(Aim)
Set down exactly the lines from the one with "pegs(peg_r + peg_gap, peg_len" to the one with "record = json.load(file)", both included, and no line outside that range.

(Data segment)
>>>>>
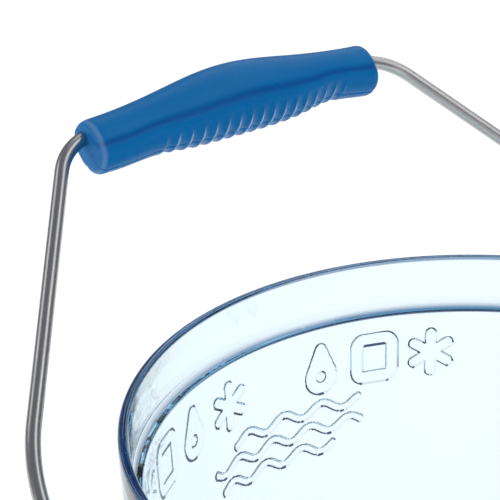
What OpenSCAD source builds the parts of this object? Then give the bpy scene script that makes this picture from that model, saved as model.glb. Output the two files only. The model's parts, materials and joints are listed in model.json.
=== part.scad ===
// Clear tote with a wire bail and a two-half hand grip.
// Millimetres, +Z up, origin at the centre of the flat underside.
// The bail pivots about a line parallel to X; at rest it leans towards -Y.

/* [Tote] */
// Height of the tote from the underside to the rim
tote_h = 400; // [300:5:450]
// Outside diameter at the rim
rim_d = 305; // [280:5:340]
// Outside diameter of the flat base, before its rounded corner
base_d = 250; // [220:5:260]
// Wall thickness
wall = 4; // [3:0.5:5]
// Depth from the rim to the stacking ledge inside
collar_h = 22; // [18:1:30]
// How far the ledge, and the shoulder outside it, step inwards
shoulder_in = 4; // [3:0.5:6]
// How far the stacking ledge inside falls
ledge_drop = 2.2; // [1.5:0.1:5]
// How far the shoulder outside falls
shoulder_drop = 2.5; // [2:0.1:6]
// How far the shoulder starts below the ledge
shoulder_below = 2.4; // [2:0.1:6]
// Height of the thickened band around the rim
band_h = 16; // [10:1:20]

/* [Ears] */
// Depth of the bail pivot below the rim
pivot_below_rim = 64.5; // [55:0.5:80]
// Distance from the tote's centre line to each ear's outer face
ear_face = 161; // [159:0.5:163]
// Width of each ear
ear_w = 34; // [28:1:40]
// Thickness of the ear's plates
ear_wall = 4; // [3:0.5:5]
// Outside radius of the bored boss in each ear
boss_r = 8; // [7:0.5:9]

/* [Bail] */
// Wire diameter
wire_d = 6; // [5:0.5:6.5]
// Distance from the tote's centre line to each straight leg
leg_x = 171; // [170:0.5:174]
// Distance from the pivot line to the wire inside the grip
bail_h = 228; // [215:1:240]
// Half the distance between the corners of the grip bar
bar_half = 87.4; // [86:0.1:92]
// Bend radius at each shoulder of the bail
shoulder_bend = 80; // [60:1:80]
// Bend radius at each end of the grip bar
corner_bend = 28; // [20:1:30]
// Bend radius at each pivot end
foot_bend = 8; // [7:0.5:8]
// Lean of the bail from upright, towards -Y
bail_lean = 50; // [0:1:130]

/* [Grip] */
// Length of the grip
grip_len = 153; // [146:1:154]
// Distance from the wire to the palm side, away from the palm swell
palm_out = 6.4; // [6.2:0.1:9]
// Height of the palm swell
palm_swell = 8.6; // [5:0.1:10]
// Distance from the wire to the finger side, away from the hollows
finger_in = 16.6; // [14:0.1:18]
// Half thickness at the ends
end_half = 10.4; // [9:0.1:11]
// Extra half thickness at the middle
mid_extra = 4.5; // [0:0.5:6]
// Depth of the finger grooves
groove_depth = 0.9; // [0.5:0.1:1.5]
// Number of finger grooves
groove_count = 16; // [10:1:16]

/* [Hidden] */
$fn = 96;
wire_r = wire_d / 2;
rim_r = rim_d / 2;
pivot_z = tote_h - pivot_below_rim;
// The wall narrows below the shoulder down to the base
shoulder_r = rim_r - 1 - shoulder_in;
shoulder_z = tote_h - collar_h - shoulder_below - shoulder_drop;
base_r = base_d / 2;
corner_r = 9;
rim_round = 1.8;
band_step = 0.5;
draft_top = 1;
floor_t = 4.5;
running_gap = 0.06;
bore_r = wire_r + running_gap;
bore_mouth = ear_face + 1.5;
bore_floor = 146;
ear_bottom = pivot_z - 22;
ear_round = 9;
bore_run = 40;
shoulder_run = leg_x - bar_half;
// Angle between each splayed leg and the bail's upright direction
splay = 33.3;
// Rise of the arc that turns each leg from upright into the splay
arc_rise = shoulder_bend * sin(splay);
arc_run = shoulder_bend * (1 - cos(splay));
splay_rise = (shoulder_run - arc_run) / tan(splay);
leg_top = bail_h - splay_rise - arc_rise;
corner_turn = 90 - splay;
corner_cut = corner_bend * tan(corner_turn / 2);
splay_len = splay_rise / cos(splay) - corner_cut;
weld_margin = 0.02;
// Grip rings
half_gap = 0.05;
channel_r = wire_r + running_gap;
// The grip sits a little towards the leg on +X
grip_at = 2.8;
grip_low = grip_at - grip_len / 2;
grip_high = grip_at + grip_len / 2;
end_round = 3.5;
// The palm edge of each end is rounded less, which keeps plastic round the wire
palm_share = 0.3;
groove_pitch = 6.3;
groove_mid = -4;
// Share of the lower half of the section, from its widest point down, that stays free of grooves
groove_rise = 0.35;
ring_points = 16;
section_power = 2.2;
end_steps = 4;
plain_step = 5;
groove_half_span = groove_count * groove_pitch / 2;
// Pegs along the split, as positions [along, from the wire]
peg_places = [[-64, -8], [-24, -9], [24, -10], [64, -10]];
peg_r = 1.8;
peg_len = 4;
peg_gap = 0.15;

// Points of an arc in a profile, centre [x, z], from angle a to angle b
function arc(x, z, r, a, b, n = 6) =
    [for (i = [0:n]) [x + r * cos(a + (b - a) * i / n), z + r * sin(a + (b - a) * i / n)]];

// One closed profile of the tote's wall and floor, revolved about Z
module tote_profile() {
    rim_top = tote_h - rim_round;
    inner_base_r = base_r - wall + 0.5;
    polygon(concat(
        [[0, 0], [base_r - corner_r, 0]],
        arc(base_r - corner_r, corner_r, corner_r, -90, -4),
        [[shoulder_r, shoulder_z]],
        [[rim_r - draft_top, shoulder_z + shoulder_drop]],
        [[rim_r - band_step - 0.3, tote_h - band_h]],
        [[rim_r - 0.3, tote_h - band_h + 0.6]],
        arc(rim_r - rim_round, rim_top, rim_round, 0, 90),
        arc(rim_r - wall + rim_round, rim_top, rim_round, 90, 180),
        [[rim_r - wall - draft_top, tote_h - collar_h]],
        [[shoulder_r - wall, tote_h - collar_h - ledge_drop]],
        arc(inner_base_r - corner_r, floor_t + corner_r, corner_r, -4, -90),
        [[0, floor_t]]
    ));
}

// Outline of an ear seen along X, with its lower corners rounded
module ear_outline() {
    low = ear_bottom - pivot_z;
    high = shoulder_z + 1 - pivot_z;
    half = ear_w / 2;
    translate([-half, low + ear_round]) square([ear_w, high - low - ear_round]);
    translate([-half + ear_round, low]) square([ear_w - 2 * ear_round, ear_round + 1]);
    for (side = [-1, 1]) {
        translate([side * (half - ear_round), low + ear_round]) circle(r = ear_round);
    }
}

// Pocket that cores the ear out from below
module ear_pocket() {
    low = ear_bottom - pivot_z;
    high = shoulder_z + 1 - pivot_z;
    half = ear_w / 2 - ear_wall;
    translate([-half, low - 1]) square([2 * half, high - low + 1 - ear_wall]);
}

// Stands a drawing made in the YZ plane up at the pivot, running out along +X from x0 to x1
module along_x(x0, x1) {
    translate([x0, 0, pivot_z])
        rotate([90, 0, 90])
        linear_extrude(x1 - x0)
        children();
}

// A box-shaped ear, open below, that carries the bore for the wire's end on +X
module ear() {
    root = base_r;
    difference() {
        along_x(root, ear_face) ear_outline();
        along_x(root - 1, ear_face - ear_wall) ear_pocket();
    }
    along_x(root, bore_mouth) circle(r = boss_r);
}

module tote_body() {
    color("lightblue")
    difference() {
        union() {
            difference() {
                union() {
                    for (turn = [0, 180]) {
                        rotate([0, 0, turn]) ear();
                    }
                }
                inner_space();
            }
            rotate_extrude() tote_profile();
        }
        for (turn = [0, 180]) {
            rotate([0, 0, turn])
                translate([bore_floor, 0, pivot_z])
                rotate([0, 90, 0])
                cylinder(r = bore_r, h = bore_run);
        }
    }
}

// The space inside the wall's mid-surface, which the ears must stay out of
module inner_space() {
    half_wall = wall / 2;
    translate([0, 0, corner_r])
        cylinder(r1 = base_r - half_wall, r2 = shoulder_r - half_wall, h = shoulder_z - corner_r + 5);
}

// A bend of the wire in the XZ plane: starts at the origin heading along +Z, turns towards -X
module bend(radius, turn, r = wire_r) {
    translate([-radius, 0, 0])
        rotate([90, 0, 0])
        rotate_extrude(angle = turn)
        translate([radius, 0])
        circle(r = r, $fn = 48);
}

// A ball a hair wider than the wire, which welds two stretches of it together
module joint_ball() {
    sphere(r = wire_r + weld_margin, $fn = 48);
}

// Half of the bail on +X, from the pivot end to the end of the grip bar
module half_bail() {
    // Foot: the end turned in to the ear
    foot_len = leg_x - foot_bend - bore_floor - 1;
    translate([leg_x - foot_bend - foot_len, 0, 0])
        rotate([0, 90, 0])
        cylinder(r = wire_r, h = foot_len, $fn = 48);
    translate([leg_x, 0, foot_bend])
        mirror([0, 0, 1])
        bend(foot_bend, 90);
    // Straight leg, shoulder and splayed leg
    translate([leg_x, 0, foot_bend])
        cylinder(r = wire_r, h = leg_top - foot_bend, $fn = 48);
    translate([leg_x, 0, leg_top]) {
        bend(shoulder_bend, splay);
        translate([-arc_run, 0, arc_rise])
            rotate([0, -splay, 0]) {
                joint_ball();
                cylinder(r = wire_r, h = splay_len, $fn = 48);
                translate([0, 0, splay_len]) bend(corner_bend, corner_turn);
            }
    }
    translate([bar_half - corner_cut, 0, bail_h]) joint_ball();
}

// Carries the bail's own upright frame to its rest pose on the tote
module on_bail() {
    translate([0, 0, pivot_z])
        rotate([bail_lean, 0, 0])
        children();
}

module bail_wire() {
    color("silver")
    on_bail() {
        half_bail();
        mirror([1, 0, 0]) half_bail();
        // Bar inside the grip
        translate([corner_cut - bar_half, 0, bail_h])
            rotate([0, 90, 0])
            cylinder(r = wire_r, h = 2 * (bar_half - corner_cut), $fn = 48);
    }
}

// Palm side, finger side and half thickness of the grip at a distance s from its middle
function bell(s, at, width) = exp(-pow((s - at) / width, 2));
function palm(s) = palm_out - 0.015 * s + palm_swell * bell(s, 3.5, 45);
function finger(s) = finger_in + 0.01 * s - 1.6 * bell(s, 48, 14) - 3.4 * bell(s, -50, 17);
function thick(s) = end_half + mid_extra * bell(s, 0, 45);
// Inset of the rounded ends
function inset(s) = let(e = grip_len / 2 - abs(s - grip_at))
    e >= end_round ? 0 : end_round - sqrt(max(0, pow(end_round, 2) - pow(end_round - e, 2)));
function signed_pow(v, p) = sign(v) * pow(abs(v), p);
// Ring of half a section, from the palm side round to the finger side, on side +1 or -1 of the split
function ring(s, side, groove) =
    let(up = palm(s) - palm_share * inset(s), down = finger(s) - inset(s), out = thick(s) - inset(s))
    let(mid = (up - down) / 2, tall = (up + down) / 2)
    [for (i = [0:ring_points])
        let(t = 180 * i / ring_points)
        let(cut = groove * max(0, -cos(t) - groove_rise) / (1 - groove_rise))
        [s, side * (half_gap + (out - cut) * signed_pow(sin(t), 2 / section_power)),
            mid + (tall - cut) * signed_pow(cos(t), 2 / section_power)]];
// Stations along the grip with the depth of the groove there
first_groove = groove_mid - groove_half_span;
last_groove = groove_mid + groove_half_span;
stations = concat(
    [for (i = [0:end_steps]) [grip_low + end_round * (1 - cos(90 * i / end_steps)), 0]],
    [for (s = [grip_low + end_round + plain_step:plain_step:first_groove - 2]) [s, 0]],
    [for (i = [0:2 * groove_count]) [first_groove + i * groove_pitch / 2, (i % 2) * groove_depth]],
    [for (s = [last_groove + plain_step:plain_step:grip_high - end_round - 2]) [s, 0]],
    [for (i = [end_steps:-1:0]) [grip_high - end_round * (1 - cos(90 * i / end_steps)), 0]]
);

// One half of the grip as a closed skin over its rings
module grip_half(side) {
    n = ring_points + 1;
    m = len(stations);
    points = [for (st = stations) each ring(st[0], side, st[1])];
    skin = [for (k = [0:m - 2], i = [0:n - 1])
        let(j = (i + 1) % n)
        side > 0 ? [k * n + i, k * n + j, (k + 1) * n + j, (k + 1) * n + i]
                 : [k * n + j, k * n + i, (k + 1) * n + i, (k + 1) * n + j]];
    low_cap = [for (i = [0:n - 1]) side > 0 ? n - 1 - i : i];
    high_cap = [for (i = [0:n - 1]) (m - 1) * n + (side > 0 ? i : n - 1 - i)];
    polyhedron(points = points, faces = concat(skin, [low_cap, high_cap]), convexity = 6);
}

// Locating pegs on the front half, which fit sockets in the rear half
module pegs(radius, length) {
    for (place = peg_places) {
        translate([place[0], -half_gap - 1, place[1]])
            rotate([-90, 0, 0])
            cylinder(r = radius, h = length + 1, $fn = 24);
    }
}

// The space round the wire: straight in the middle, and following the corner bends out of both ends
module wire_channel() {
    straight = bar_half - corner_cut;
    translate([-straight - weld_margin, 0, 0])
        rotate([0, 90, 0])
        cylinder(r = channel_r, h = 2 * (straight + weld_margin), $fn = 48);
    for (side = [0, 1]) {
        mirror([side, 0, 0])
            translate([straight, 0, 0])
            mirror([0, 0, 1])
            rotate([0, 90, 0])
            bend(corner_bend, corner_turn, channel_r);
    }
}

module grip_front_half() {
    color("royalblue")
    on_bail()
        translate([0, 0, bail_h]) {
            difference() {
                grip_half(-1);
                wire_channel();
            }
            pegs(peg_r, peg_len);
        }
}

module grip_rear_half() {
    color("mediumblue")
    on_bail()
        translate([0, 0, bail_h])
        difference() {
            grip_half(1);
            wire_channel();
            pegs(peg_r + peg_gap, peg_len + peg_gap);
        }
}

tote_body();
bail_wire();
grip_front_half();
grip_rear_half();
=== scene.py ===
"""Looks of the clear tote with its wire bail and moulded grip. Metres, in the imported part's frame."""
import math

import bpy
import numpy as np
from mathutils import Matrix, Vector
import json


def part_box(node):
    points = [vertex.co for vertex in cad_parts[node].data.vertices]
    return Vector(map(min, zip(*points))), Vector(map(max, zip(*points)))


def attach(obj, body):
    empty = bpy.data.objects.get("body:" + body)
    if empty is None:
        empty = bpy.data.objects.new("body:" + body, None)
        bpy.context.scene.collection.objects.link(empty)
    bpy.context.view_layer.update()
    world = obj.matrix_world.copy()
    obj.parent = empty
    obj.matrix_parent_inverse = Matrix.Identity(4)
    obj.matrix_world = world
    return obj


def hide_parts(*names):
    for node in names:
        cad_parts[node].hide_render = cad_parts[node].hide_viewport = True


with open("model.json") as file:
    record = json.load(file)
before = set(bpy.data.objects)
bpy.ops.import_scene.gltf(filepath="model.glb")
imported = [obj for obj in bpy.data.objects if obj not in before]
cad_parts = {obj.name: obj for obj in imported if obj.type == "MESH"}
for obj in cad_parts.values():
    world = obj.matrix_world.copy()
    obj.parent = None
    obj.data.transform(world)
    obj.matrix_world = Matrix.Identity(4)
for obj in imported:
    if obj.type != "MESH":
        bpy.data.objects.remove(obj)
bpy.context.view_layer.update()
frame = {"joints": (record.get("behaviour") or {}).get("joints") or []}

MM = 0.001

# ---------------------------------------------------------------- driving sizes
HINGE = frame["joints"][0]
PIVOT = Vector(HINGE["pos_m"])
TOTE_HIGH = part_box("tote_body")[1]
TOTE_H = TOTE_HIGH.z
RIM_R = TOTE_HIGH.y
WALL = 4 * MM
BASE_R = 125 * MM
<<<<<
(Finished answer)
            pegs(peg_r + peg_gap, peg_len + peg_gap);
        }
}

tote_body();
bail_wire();
grip_front_half();
grip_rear_half();
=== scene.py ===
"""Looks of the clear tote with its wire bail and moulded grip. Metres, in the imported part's frame."""
import math

import bpy
import numpy as np
from mathutils import Matrix, Vector
import json


def part_box(node):
    points = [vertex.co for vertex in cad_parts[node].data.vertices]
    return Vector(map(min, zip(*points))), Vector(map(max, zip(*points)))


def attach(obj, body):
    empty = bpy.data.objects.get("body:" + body)
    if empty is None:
        empty = bpy.data.objects.new("body:" + body, None)
        bpy.context.scene.collection.objects.link(empty)
    bpy.context.view_layer.update()
    world = obj.matrix_world.copy()
    obj.parent = empty
    obj.matrix_parent_inverse = Matrix.Identity(4)
    obj.matrix_world = world
    return obj


def hide_parts(*names):
    for node in names:
        cad_parts[node].hide_render = cad_parts[node].hide_viewport = True


with open("model.json") as file:
    record = json.load(file)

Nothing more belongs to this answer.